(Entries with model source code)
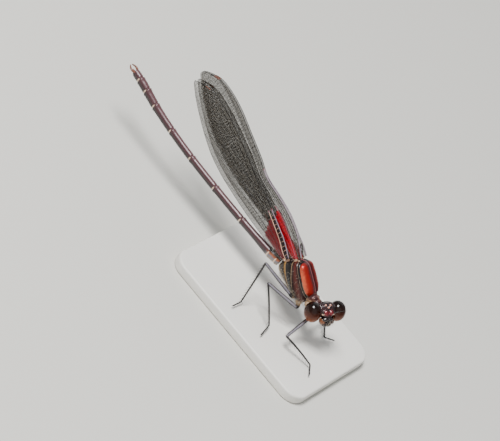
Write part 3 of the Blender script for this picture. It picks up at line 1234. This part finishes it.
for name, side in (("left", 1), ("right", -1)):
    for pair, joints in LEGS.items():
        joints = np.array(joints) * np.array([1, side, 1])
        if side > 0:
            joints[3:, :2] += np.array(LEFT_SHIFT[pair])
        hip, root, knee, ankle, toe = joints
        upper = np.linalg.norm(root - hip) / (np.linalg.norm(root - hip) + np.linalg.norm(knee - root))
        corners = np.stack([hip, root, knee], -1)
        thigh = np.stack([np.interp(share, [0, upper, 1], places) for places in corners], -1)
        for _ in range(ROUNDINGS):
            thigh[1:-1] = (thigh[:-2] + 2 * thigh[1:-1] + thigh[2:]) / 4
        bow = np.array([0.0, 0.0, 0.12]) * np.sin(np.pi * share)[:, None]
        shin = knee + (ankle - knee) * share[:, None] + bow
        foot = ankle + (toe - ankle) * share[:, None]
        foot[:, 2] = np.maximum(foot[:, 2], FLOOR_Z + FOOT_RADIUS)
        shin_radii = np.interp(share, [0, 0.04, 1], [0.17, *SHIN_RADII])
        foot_radii = FOOT_RADIUS * (0.78 + 0.3 * np.abs(np.sin(np.pi * FOOT_JOINTS * share)) ** 0.7)
        thigh_radii = np.interp(share, THIGH_ALONG, THIGH_RADII)
        shape = tubes([thigh, shin, foot], [thigh_radii, shin_radii, foot_radii], LEG_SIDES)
        ring_points = shape[0].reshape(3, -1, 3)
        middle = np.repeat(np.stack([thigh, shin, foot]), LEG_SIDES, axis=1)
        out_way = ring_points[:, :-2] - middle
        out_way /= np.linalg.norm(out_way, axis=-1, keepdims=True)
        facing = out_way @ np.array([0.25, side * 0.72, 0.65])
        bloom = np.concatenate([facing, np.zeros((3, 2))], 1)
        bloom[1:] = 0
        bloom[0, : LEG_SIDES * BLOOM_FROM_RING] = 0
        tan = on_tubes(np.stack([np.clip(1.2 - share * 9, 0, 1), share * 0, share * 0]), LEG_SIDES)
        spines = []
        # Two rows along the thigh and two along the shin, from a share of the way along.
        rows = ((thigh, thigh_radii, 0.3, 0.4), (shin, shin_radii, 0.05, 0.62))
        for line, radii, first, length in rows:
            way = np.gradient(line, axis=0)
            way /= np.linalg.norm(way, axis=-1, keepdims=True)
            out = np.cross(way, [0.0, 0.0, 1.0])
            out /= np.linalg.norm(out, axis=-1, keepdims=True)
            for turn in (-1, 1):
                at = (first + (0.97 - first) * np.linspace(0, 1, SPINES_IN_ROW)) * (len(share) - 1)
                at = at.astype(int)
                reach_way = turn * out[at] * 0.8 - np.array([0, 0, 0.35]) + SPINE_LEAN * way[at]
                reach_way /= np.linalg.norm(reach_way, axis=-1, keepdims=True)
                size = length * draw.uniform(0.8, 1.1, (len(at), 1))
                root_at = line[at] + reach_way * radii[at][:, None] * 0.7
                tip_at = root_at + reach_way * size
                tip_at[:, 2] = np.maximum(tip_at[:, 2], FLOOR_Z + 0.02)
                spines.append(np.stack([root_at, (root_at + tip_at) / 2, tip_at], 1))
        # Two claws spread from the end of the foot.
        claw_way = (toe - ankle) / np.linalg.norm(toe - ankle)
        claw_side = np.cross(claw_way, [0.0, 0.0, 1.0])
        for turn in (-1, 1):
            start = foot[-1] - 0.05 * claw_way
            tip = start + 0.22 * claw_way + turn * 0.12 * claw_side - np.array([0, 0, 0.04])
            spines.append(np.stack([start, (start + tip) / 2 + np.array([0, 0, 0.03]), tip])[None])
        spines = np.concatenate(spines)
        spine_shape = tubes(spines, np.array([1.0, 0.7, 0.2]) * SPINE_RADIUS, 4)
        zeros = np.zeros(len(spine_shape[0]))
        add_piece(
            f"leg_{pair}_{name}",
            join_parts([shape, spine_shape]),
            leg_cuticle,
            [f"{part}_{pair}_{name}" for part in ("femur", "tibia", "tarsus")],
            {"bloom": np.concatenate([bloom.ravel(), zeros]), "tan": np.concatenate([tan, zeros])},
        )

# Hips and down
# The tan hip joints under the thorax and the pale down that hides them, long soft
# hairs that lean back and outwards.
HIPS = [(3.15, 0.6, -1.15), (2.05, 0.78, -1.9), (0.95, 0.85, -1.85)]
HIP_HALF = (0.48, 0.42, 0.5)
hip_horn = stained_horn("tan_cuticle", "#5A4030", "#D2B08A", 2200.0, 4.0, roughness=0.5)
# Dull tan horn with brown stains of about 0.5 mm, seen through the down.
hips = [
    outward(*closed_skin((ball_ways(30, 40) * np.array(HIP_HALF) + place) * np.array([1, side, 1])))
    for place in HIPS
    for side in (1, -1)
]
add_piece("hip_joints", join_parts(hips), hip_horn, [])

HAIR_COUNT, HAIR_LENGTH, HAIR_RADIUS = 900, 0.45, 0.011
HAIR_TAPER = np.array([1.0, 0.7, 0.15])
hair_x = draw.uniform(-2.6, 2.5, HAIR_COUNT)
hair_angle = -np.pi / 2 + draw.normal(0, 0.85, HAIR_COUNT)
root_at = thorax_surface(hair_x, hair_angle)
ahead_of = thorax_surface(hair_x + 0.01, hair_angle) - root_at
round_of = thorax_surface(hair_x, hair_angle + 0.01) - root_at
hair_way = np.cross(ahead_of, round_of)
hair_way /= np.linalg.norm(hair_way, axis=-1, keepdims=True)
hair_way *= np.sign((hair_way * (root_at - middle_line)).sum(-1, keepdims=True))
hair_way += draw.normal(0, 0.35, hair_way.shape) + np.array([-0.2, 0, -0.1])
hair_way /= np.linalg.norm(hair_way, axis=-1, keepdims=True)
length = HAIR_LENGTH * draw.uniform(0.6, 1.2, (HAIR_COUNT, 1))
sag = np.array([0, 0, -0.12]) * length
down = np.stack(
    [root_at, root_at + hair_way * length * 0.55, root_at + hair_way * length + sag], 1
)
hair, _, _ = new_material("pale_down", base_color=linear("#B4A894"), roughness=0.6)
# Fine off-white hairs that catch the light at the edge of the body.
add_piece("thorax_down", tubes(down, HAIR_TAPER * HAIR_RADIUS, 3), hair, [])

# Bristles of the mouth
# Short straight hairs, as fine and pale as the down, that stand out all round the lips
# and jaws.
FACE_HAIRS = 90
turn, tip = draw.uniform(-1.9, 1.9, FACE_HAIRS), draw.uniform(-0.9, 0.6, FACE_HAIRS)
face_way = np.stack([np.cos(turn) * np.cos(tip), np.sin(turn) * np.cos(tip), np.sin(tip)], -1)
root_at = np.array([0.7, 0.0, -1.05]) + face_way * np.array([0.5, 0.9, 0.75])
face_way = face_way + draw.normal(0, 0.2, face_way.shape)
length = draw.uniform(0.25, 0.5, (FACE_HAIRS, 1))
face_hairs = np.stack([root_at, root_at + face_way * length * 0.5, root_at + face_way * length], 1)
add_piece(
    "face_bristles",
    tubes(in_body(face_hairs), HAIR_TAPER * HAIR_RADIUS, 3),
    hair,
    [],
)

# Stand
# A plain low plate of white cast resin with softly rounded edges, which lies on the
# floor and carries the six feet.
plate_low, plate_high = (np.array(corner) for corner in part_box("stand_base"))
plate_centre = ((plate_low + plate_high) / 2 - body_zero) / MM
plate_half = (plate_high - plate_low) / 2 / MM
CORNER, EDGE = 2.5, 0.3
turn = np.linspace(0, 2 * np.pi, 160, endpoint=False)
outline = np.stack([np.cos(turn), np.sin(turn)], -1)
corner_at = np.sign(outline) * (plate_half[:2] - CORNER)
# The rounded edge is a quarter circle in from the side and up or down from the face.
profile = np.linspace(0, np.pi / 2, 7)
sine_inset, cosine_inset = EDGE * (1 - np.sin(profile)), EDGE * (1 - np.cos(profile))
inset = np.concatenate([sine_inset, cosine_inset])
rise = np.concatenate([cosine_inset - plate_half[2], plate_half[2] - sine_inset])
plate_points = np.zeros((len(inset), len(turn), 3))
plate_points[..., :2] = corner_at + (CORNER - inset[:, None, None]) * outline
plate_points[..., 2] = rise[:, None]
resin, tree, surface = new_material("cast_resin", roughness=0.45, base_color=linear("#E4E1DA"))
# Even off-white with a soft sheen and a barely uneven cast surface, in swells of about
# 1.4 mm.
coordinates = add_node(tree, "ShaderNodeTexCoord").outputs["Object"]
cast = add_node(tree, "ShaderNodeTexNoise", {"Vector": coordinates, "Scale": 700.0, "Detail": 3.0})
uneven = add_node(
    tree, "ShaderNodeBump", {"Height": cast.outputs["Fac"], "Strength": 0.15, "Distance": 0.00005}
)
tree.links.new(uneven.outputs[0], surface.inputs["Normal"])
add_piece(
    "stand_plate", outward(*closed_skin(plate_points + plate_centre)), resin, ["stand_base"]
)
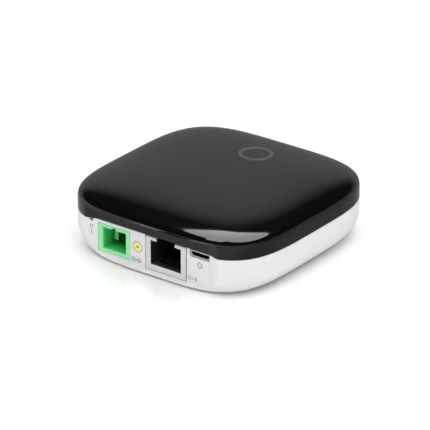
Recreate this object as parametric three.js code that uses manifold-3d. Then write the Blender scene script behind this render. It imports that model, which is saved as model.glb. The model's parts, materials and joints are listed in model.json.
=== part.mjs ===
// Optical network terminal: a palm-sized fibre-to-Ethernet box.
// A white tray holds the connectors, which hang under one circuit board, and a domed black cover
// snaps over it. Fibre, Ethernet, power and reset are all on the flat face at -Y.
// Units are millimetres, +Z is up, and z = 0 is the surface that the rubber feet stand on.
import * as THREE from 'three';
import { mergeVertices } from 'three/addons/utils/BufferGeometryUtils.js';
import Module from 'manifold-3d';

const wasm = await Module();
wasm.setup();

// ---- Driving dimensions -------------------------------------------------------------------------

// Outline: a rounded square (superellipse) seen from above.
const HALF_WIDTH = 38.65;
const HALF_DEPTH = 38.4;
const CENTRE_Y = 0.14;
const SQUARENESS = 4;
const OUTLINE_STEPS = 72;
const CORNER_CROWDING = 0.12;

// Heights of the two shells.
const FLOOR_Z = 0.3;
const SEAM_Z = 13.85;
const SEAM_GAP = 0.3;
const TOP_Z = 23.5;
const WALL = 1.8;
const CLEAR = 0.3;
const REST = 0.05;

// Side profile of the white tray: its walls curve in by this much towards the floor.
const TRAY_DRAW_IN = { sides: 6.02, ends: 2.76 };
const TRAY_CURVE = 4.12;
const TRAY_EDGE_ROUND = 0.8;

// Side profile of the cover: an upright wall that rolls over into a shallow dome.
const COVER_ROLL = 7.15;
const COVER_CROWN = 2.36;

// The flat port face, cut back behind the outline, with shallow flares at both ends.
const FACE_Y = -34.78;
const FACE_HALF = 22.3;
const FACE_FLARE = 0.31;
const LIP_Z = 1.65;
const BROW_Z = 17.9;

// Circuit board.
const BOARD_Z = 13.9;
const BOARD_THICK = 1.6;
const BOARD_TOP = BOARD_Z + BOARD_THICK;
const BOARD_SCALE = 0.905;
const CHIP_Z = BOARD_TOP + REST;
const HANG_Z = BOARD_Z - REST;
const SCREW_SPOTS = [[-27.5, 22], [27.5, 22], [-28, -20], [28, -20]];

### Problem
Copy out precisely the lines that begin at the line containing "Recreate this object" and end at the line containing "const CORNER_CROWDING = 0.12;", including both; write nothing else.

### Task solution
Recreate this object as parametric three.js code that uses manifold-3d. Then write the Blender scene script behind this render. It imports that model, which is saved as model.glb. The model's parts, materials and joints are listed in model.json.
=== part.mjs ===
// Optical network terminal: a palm-sized fibre-to-Ethernet box.
// A white tray holds the connectors, which hang under one circuit board, and a domed black cover
// snaps over it. Fibre, Ethernet, power and reset are all on the flat face at -Y.
// Units are millimetres, +Z is up, and z = 0 is the surface that the rubber feet stand on.
import * as THREE from 'three';
import { mergeVertices } from 'three/addons/utils/BufferGeometryUtils.js';
import Module from 'manifold-3d';

const wasm = await Module();
wasm.setup();

// ---- Driving dimensions -------------------------------------------------------------------------

// Outline: a rounded square (superellipse) seen from above.
const HALF_WIDTH = 38.65;
const HALF_DEPTH = 38.4;
const CENTRE_Y = 0.14;
const SQUARENESS = 4;
const OUTLINE_STEPS = 72;
const CORNER_CROWDING = 0.12;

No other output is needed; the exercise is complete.